Many of the documents issued by both states are distributed in mimeographed or less-than-printed form and are of such slight size (ten pages, for example) as to be almost ephemeral. They are sometimes difficult to identify and, once identified, to locate. The presence of an indexing service that has accompanying microfiche providing the text of the indexed documents offers a convenient approach to many state publications. The index is the Statistical Reference Index (Ref. Doc. HA-202-.A26), which is located on the shelves opposite the Government Documents Center at the entrance to the Serials Room. It is a register of statistical sources of information other than those of the United States government. Among the several sources from which the documents are drawn are associations, business organizations, commercial publishers, independent research organizations, universities, and states and territories.
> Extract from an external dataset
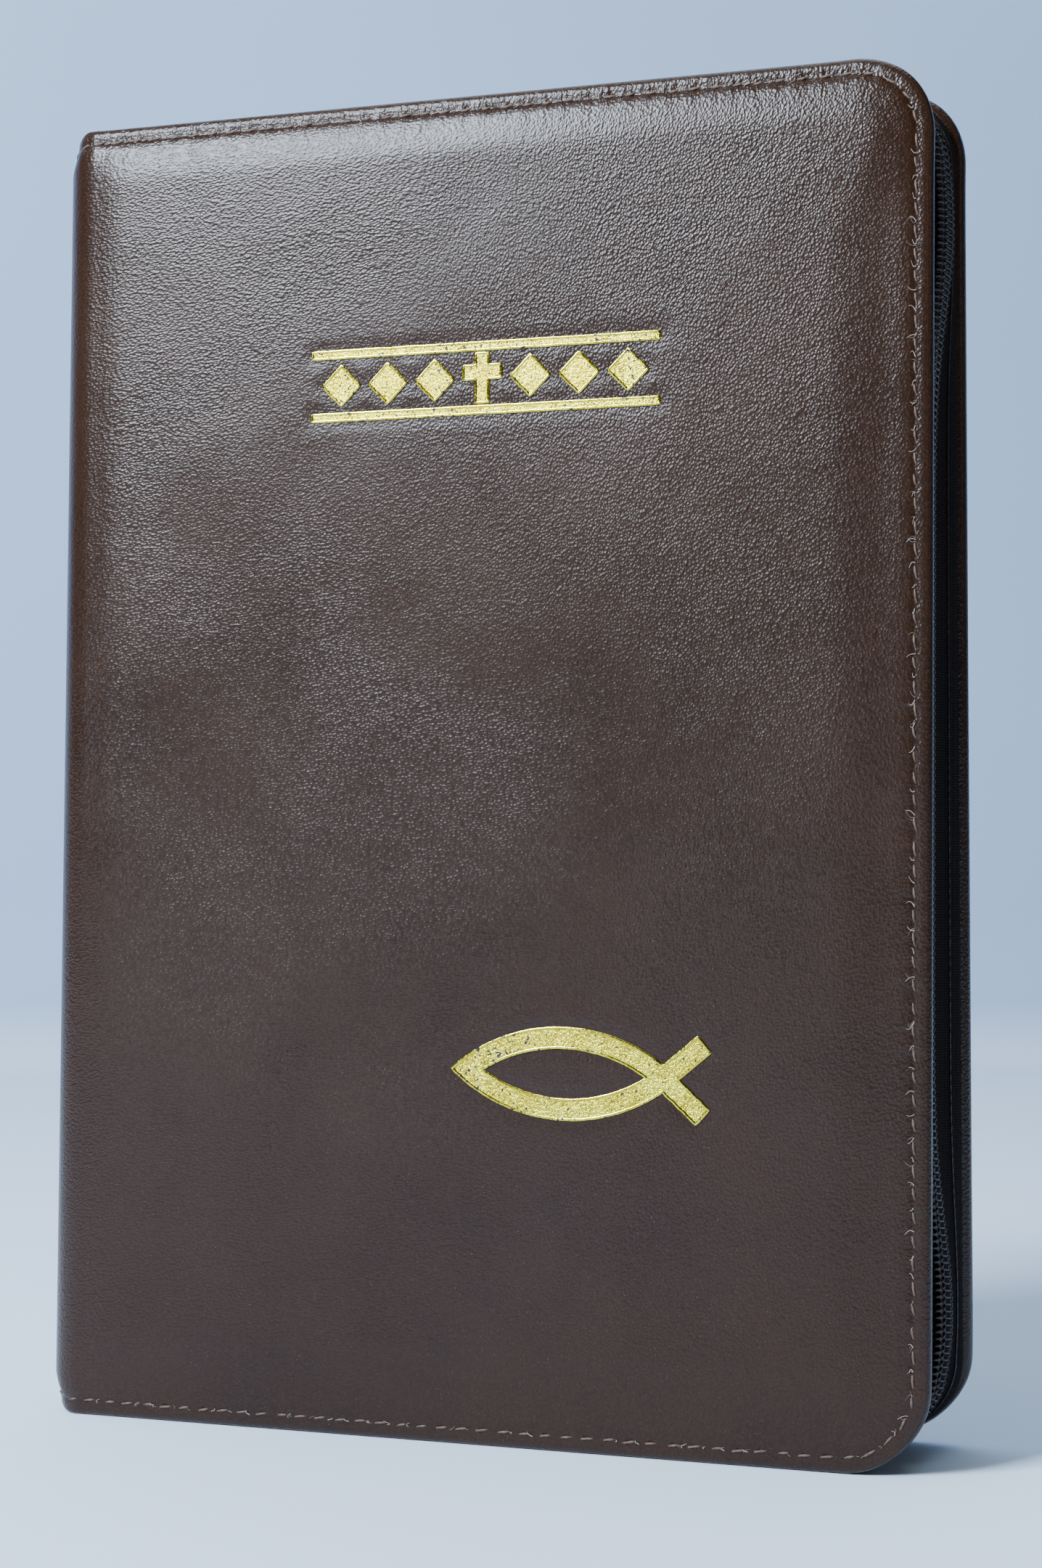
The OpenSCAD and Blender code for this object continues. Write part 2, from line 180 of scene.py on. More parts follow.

Microfiche copies of all the publications listed in this index are available as follows in the Jones Microtext Center (1443f): state publications from 1983 onward, university publications from 1984 onward, and all publications from 1985 onward. Among the categories that one can check in the index volume is state and territory name, subarranged by the issuing agency. Given the difficulty of locating and acquiring all state publications across the country, lacks in the fiche coverage will be noted by the user but the situation would be much worse without what is really an exemplary index and fiche collection.

For the Upper Valley area the Upper Valley-Lake Sunapee Council has issued the Regional Profile of the Upper Valley-Lake Sunapee Region. The 1990 issue is the current one; it is in the Reference Room in HT-393-N4-.U642. Eight sections compose the contents: Demographics, Housing, Employment/Labor, Income, Education, Taxes, Transportation, and Miscellaneous. Text, tables, and figures provide information ranging through all the standard kinds of figures as well as to such topics as the fastest growing communities, slowest growing communities, commuter travel time, and commuters by destination. The Miscellaneous section includes a summary of land use regulations, and listings of financial institutions and chambers of commerce.

The names of regional organizations similar to the Upper Valley-Lake Sunapee Council can be found in directories in the Reference Room; these organizations are good sources both for information and for suggestions as to where information can be located.

These state publications have a variety of uses for the student of state government as well as for the person with curiosity about such questions as 'How does my home town compare to our neighboring towns in regard to numbers of college graduates, or most expensive homes, or highest income?' Or even 'How do we rank in the state? A table that appears in the 1991 issue of the Vermont Almanac 1 carries an appeal to various readers not inherent in the purposes for which the figures were compiled. The table, which needs updating, is 'Income in Vermont.' It is in two sections: '25 Wealthiest Towns, 1985' and '25 Lowest Income Towns, 1985.'


Notes

I. (Burlington, Vt.: Regional Facts, Inc., 1990), 248-249.